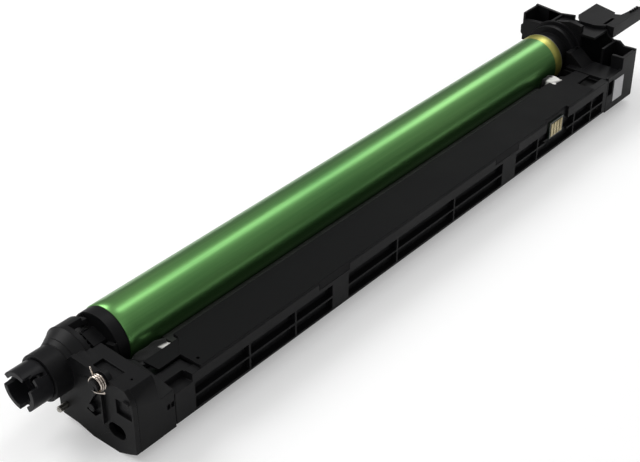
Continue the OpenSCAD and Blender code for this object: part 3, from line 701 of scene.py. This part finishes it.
@dataclass
class DrumRow:
    """The turning drum: coated tube, flanges, gear and coupling."""

    axis: tuple[float, float] = (0.0, 0.0)
    tube_wall: float = 1.0 * MM
    edge: float = 0.15 * MM
    parts: int = 192
    rings: int = 72
    inside_rings: int = 9

    def tube_profile(self) -> np.ndarray:
        """Rows of x and radius round the tube's wall, with small chamfers at its four edges."""
        low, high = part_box("drum_tube")
        r, e = (high.z - low.z) / 2, self.edge
        inner = r - self.tube_wall
        outside = np.linspace((low.x + e, r), (high.x - e, r), self.rings)
        inside = np.linspace((high.x - e, inner), (low.x + e, inner), self.inside_rings)
        far_rim = [[high.x, r - e], [high.x, inner + e]]
        return np.concatenate([[[low.x, r - e]], outside, far_rim, inside, [[low.x, inner + e]]])

    def build(self, soft: Softener) -> None:
        """Makes the tube and softens the flanges and the coupling.

        Args:
            soft: The maker of softened copies.
        """
        skin = turned("drum_skin", self.tube_profile(), self.axis, self.parts)
        put(skin, Finishes.drum, Body.DRUM, "drum_tube")
        soft.soften("drive_coupling", Finishes.coupling, Body.DRUM)
        soft.soften("drive_flange", Finishes.black, Body.DRUM)
        soft.soften("far_flange", Finishes.black, Body.DRUM)
        keep(Finishes.gear, "drum_gear")
        keep(Finishes.steel, "earth_contact")


@dataclass
class Mouldings:
    """The fixed mouldings: long frame, cover, end frames, end plate and handle."""

    black: tuple[str, ...] = (
        "main_frame", "near_end_frame", "near_end_plate", "far_end_frame", "pull_handle")

    def build(self, soft: Softener) -> None:
        """Softens every moulding.

        Args:
            soft: The maker of softened copies.
        """
        for node in self.black:
            soft.soften(node, Finishes.black, Body.FRAME)
        soft.soften("top_cover", Finishes.cover, Body.FRAME)
        soft.soften("near_bush", Finishes.bush, Body.FRAME)
        keep(Finishes.bush, "roller_bearing_near", "roller_bearing_far")


@dataclass
class GearsAndRollers:
    """The idler, the waste auger and the two rollers under the drum."""

    def build(self) -> None:
        """Dresses the gears, the auger and the rollers."""
        keep(Finishes.gear, "idler_gear", "auger_gear", "auger")
        keep(Finishes.steel, "charge_core", "cleaner_core")
        keep(Finishes.rubber, "charge_rubber")
        keep(Finishes.foam, "cleaner_foam")


@dataclass(frozen=True)
class FeltPad:
    """A felt that reaches out of its node's box, over the cover's edge or into the gap by the drum.

    Lower and upper are how far the box's lowest and highest corners move, in metres.
    Seed picks the lumps.
    """

    node: str
    finish: FeltCloth
    seed: int
    lower: Point
    upper: Point


@dataclass
class SmallParts:
    """Springs, pins, screws, blade, felts, film, chip and label."""

    spring_sides: int = 14
    spring_steps: int = 40
    torsion_wire: float = 0.9 * MM
    torsion_mean_r: float = 3.5 * MM
    torsion_turns: float = 3.25
    torsion_gap: float = 0.15 * MM
    torsion_middle: tuple[float, float] = (-28.8 * MM, 8.5 * MM)
    torsion_turn: float = math.radians(-114)
    torsion_legs: tuple[float, float] = (5 * MM, 6 * MM)
    leg_steps: int = 8
    pads: tuple[FeltPad, ...] = (
        FeltPad("felt_seal_near", Finishes.felt, 0,
                lower=(-12.4 * MM, -1.2 * MM, 0.0), upper=(-0.6 * MM, 0.5 * MM, 1.2 * MM)),
        FeltPad("felt_seal_far", Finishes.far_felt, 1,
                lower=(1 * MM, -5 * MM, 0.0), upper=(-3 * MM, 0.0, 5 * MM)),
    )
    pad_rows: int = 41
    pad_columns: int = 80
    pad_squareness: float = 0.35
    pad_lumps: float = 0.12
    pad_waves: tuple[int, int, int] = (6, 2, 9)

    def torsion_path(self) -> np.ndarray:
        """Points of the torsion spring: a straight leg, a helix about a line along X, and a straight leg.

        The helix is (pitch times turns, r cos t, r sin t); each leg leaves it along its tangent.
        """
        low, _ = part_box("torsion_spring")
        steps = int(self.torsion_turns * self.spring_steps)
        turns = np.linspace(0, self.torsion_turns, steps + 1)
        t = 2 * np.pi * turns
        pitch = self.torsion_wire + self.torsion_gap
        r = self.torsion_mean_r
        helix = np.stack([pitch * turns, r * np.cos(t), r * np.sin(t)], -1)
        leg_in, leg_out = self.torsion_legs
        way_in = np.array([0.0, -np.sin(t[0]), np.cos(t[0])])
        way_out = np.array([0.0, -np.sin(t[-1]), np.cos(t[-1])])
        run = np.linspace(0, 1, self.leg_steps)[:, None]
        start = helix[0] - way_in * leg_in * (1 - run[:-1])
        end = helix[-1] + way_out * leg_out * run[1:]
        path = np.concatenate([start, helix, end])
        c, s = math.cos(self.torsion_turn), math.sin(self.torsion_turn)
        turned_y, turned_z = path[:, 1] * c - path[:, 2] * s, path[:, 1] * s + path[:, 2] * c
        return np.stack([path[:, 0] + low.x + self.torsion_wire / 2, turned_y + self.torsion_middle[0],
                         turned_z + self.torsion_middle[1]], -1)

    def felt(self, pad: FeltPad) -> bpy.types.Mesh:
        """A lumpy felt pad.

        It is a rounded box, a sphere whose coordinates are raised to a low power, pushed in and out by the
        mean of a few sines, each of a wave's scalar product with the box's point plus a phase.

        Args:
            pad: The felt.

        Returns:
            The mesh.
        """
        low, high = (np.add(corner, move) for corner, move in zip(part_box(pad.node), (pad.lower, pad.upper)))
        middle, half = (low + high) / 2, (high - low) / 2
        u = np.linspace(-np.pi / 2, np.pi / 2, self.pad_rows)[:, None]
        v = np.linspace(-np.pi, np.pi, self.pad_columns, endpoint=False)[None, :]
        sphere = np.stack(np.broadcast_arrays(np.cos(u) * np.cos(v), np.cos(u) * np.sin(v), np.sin(u)), -1)
        boxed = np.sign(sphere) * np.abs(sphere) ** self.pad_squareness
        rng = np.random.default_rng(pad.seed)
        count, slowest, fastest = self.pad_waves
        phases = rng.uniform(0, 2 * np.pi, (count, 3)).sum(1)
        waves = rng.uniform(slowest, fastest, (count, 3))
        lumps = np.sin(boxed @ waves.T + phases).mean(-1, keepdims=True)
        swelling = 1 - self.pad_lumps + self.pad_lumps * lumps
        return woven(pad.node + "_pad", middle + boxed * half * swelling, False, True)

    def build(self) -> None:
        """Makes and dresses the small parts."""
        wire = drawn("torsion_spring_wire", self.torsion_path(), self.torsion_wire / 2, self.spring_sides,
                     (1, 0, 0))
        put(wire, Finishes.spring, Body.FRAME, "torsion_spring")
        for pad in self.pads:
            put(self.felt(pad), pad.finish, Body.FRAME, pad.node)
        keep(Finishes.steel, "drum_pin", "guide_pin", "bracket_screws", "end_screws", "bias_contact")
        keep(Finishes.bracket, "blade_bracket")
        keep(Finishes.spring, "roller_spring_near", "roller_spring_far")
        keep(Finishes.blade, "cleaning_blade")
        keep(Finishes.film, "film_seal")
        keep(Finishes.board, "chip_board")
        keep(Finishes.gold, "chip_contacts")
        keep(Finishes.label, "blank_label")


@dataclass(frozen=True)
class Lamp:
    """A soft rectangular lamp: where it hangs, its sides in metres and its power in watts."""

    name: str
    place: Point
    sides: tuple[float, float]
    power: float


@dataclass
class Studio:
    """Camera, floor and lights of the picture."""

    camera_place: Point = (-0.2911, -0.3604, 0.3526)
    camera_down: float = math.radians(90 - 33.32)
    camera_turn: float = math.radians(39.58 - 90)
    lens: float = 74.36
    sensor: float = 36.0
    seen_from: float = 0.01
    seen_to: float = 50.0
    floor_half: float = 6.0
    floor_pale: Colour = (0.92, 0.92, 0.92, 1.0)
    floor_dull: Colour = (0.9, 0.9, 0.9, 1.0)
    floor_clouds: float = 0.8
    floor_glow: float = 0.2
    glow_strength: float = 1.45
    sky: Colour = (0.8, 0.8, 0.8, 1.0)
    sky_low: float = 0.12
    sky_high: float = 0.75
    aim: Point = (0.24, 0.0, 0.0)
    lamps: tuple[Lamp, ...] = (
        Lamp("window", (-0.5, 1.5, 1.6), (1.6, 1.2), 32.0),
        Lamp("strip", (1.35, 0.24, 1.5), (0.5, 2.4), 9.5),
        Lamp("fill", (-1.2, -1.2, 1.1), (1.2, 1.2), 5.5),
    )

    def camera(self) -> None:
        """Sets the camera at the picture's place, measured from the drum tube's near end, and angle."""
        data = bpy.data.cameras.new("camera")
        data.lens, data.sensor_width = self.lens, self.sensor
        data.clip_start, data.clip_end = self.seen_from, self.seen_to
        seen = bpy.data.objects.new("camera", data)
        seen.location = Vector(self.camera_place) + Vector((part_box("drum_tube")[0].x, 0, 0))
        seen.rotation_euler = (self.camera_down, 0.0, self.camera_turn)
        bpy.context.scene.collection.objects.link(seen)
        bpy.context.scene.camera = seen

    def floor(self) -> None:
        """Lays a wide pale floor at the unit's feet; it glows a little to the camera and keeps the shadow."""
        material = bpy.data.materials.new("studio_floor")
        graph = Graph(material)
        tone = graph.mix(graph.noise(self.floor_clouds), self.floor_pale, self.floor_dull)
        graph.dress(Base_Color=tone, Roughness=0.9)
        glow = graph.term("ShaderNodeEmission", inputs={"Color": WHITE, "Strength": self.glow_strength})
        to_camera = graph.term("ShaderNodeLightPath", output="Is Camera Ray")
        plain = Term(graph, graph.shader.outputs[0])
        glowing = to_camera * self.floor_glow
        graph.show(graph.term("ShaderNodeMixShader", inputs={0: glowing, 1: plain, 2: glow}))
        side = np.array([-1.0, 1.0]) * self.floor_half
        x, y = np.meshgrid(side, side, indexing="ij")
        mesh = woven("studio_floor", np.stack([x, y, np.full_like(x, CAD_BOX[0].z)], -1))
        mesh.materials.append(material)
        floor = bpy.data.objects.new("studio_floor", mesh)
        bpy.context.scene.collection.objects.link(floor)

    def world(self) -> None:
        """Lights from all round, most from above, and shows white behind the unit.

        The strength rises in a straight line with the height of a direction, from the horizon to straight up.
        """
        world = bpy.data.worlds.new("studio")
        bpy.context.scene.world = world
        tree = Tree(world, "ShaderNodeOutputWorld")
        way = tree.term("ShaderNodeTexCoord", output="Generated")
        height = tree.term("ShaderNodeSeparateXYZ", inputs={0: way}, output=2)
        strength = tree.term("ShaderNodeMapRange", inputs={
            "Value": height, "To Min": self.sky_low, "To Max": self.sky_high})
        around = tree.term("ShaderNodeBackground", inputs={"Color": self.sky, "Strength": strength})
        behind = tree.term("ShaderNodeBackground", inputs={"Color": WHITE})
        to_camera = tree.term("ShaderNodeLightPath", output="Is Camera Ray")
        tree.show(tree.term("ShaderNodeMixShader", inputs={0: to_camera, 1: around, 2: behind}))

    def light(self) -> None:
        """Hangs the lamps, each facing the unit's middle."""
        for lamp in self.lamps:
            data = bpy.data.lights.new(lamp.name, "AREA")
            data.shape = "RECTANGLE"
            data.size, data.size_y = lamp.sides
            data.energy = lamp.power
            hung = bpy.data.objects.new(lamp.name, data)
            hung.location = lamp.place
            hung.rotation_euler = (Vector(self.aim) - Vector(lamp.place)).to_track_quat("-Z", "Y").to_euler()
            bpy.context.scene.collection.objects.link(hung)

    def build(self) -> None:
        """Makes the camera, floor, world and lamps, and shows colours as they are."""
        self.camera()
        self.floor()
        self.world()
        self.light()
        bpy.context.scene.view_settings.view_transform = "Standard"


def main() -> None:
    """Builds the studio and the sub-assemblies in order."""
    logging.basicConfig(level=logging.INFO, format="%(name)s: %(message)s")
    Studio().build()
    soft = Softener()
    Mouldings().build(soft)
    DrumRow().build(soft)
    GearsAndRollers().build()
    SmallParts().build()


if __name__ == "__main__":
    main()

::::::::

→ **Your goal**:
Each line from the top of the material above through the line with "and the coupling." must be echoed exactly, and no other line.

→ **Completed exercise**:
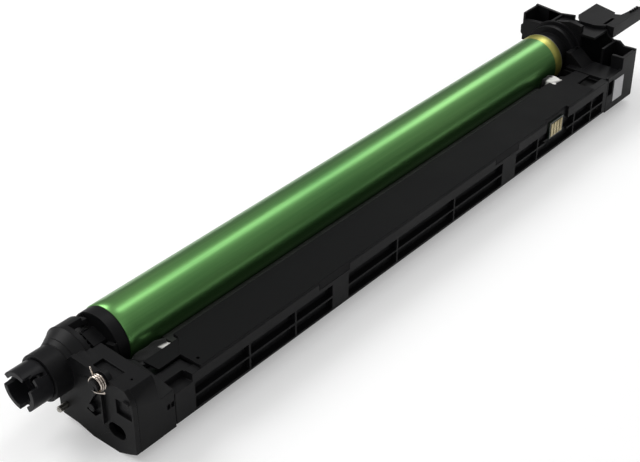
Continue the OpenSCAD and Blender code for this object: part 3, from line 701 of scene.py. This part finishes it.
@dataclass
class DrumRow:
    """The turning drum: coated tube, flanges, gear and coupling."""

    axis: tuple[float, float] = (0.0, 0.0)
    tube_wall: float = 1.0 * MM
    edge: float = 0.15 * MM
    parts: int = 192
    rings: int = 72
    inside_rings: int = 9

    def tube_profile(self) -> np.ndarray:
        """Rows of x and radius round the tube's wall, with small chamfers at its four edges."""
        low, high = part_box("drum_tube")
        r, e = (high.z - low.z) / 2, self.edge
        inner = r - self.tube_wall
        outside = np.linspace((low.x + e, r), (high.x - e, r), self.rings)
        inside = np.linspace((high.x - e, inner), (low.x + e, inner), self.inside_rings)
        far_rim = [[high.x, r - e], [high.x, inner + e]]
        return np.concatenate([[[low.x, r - e]], outside, far_rim, inside, [[low.x, inner + e]]])

    def build(self, soft: Softener) -> None:
        """Makes the tube and softens the flanges and the coupling.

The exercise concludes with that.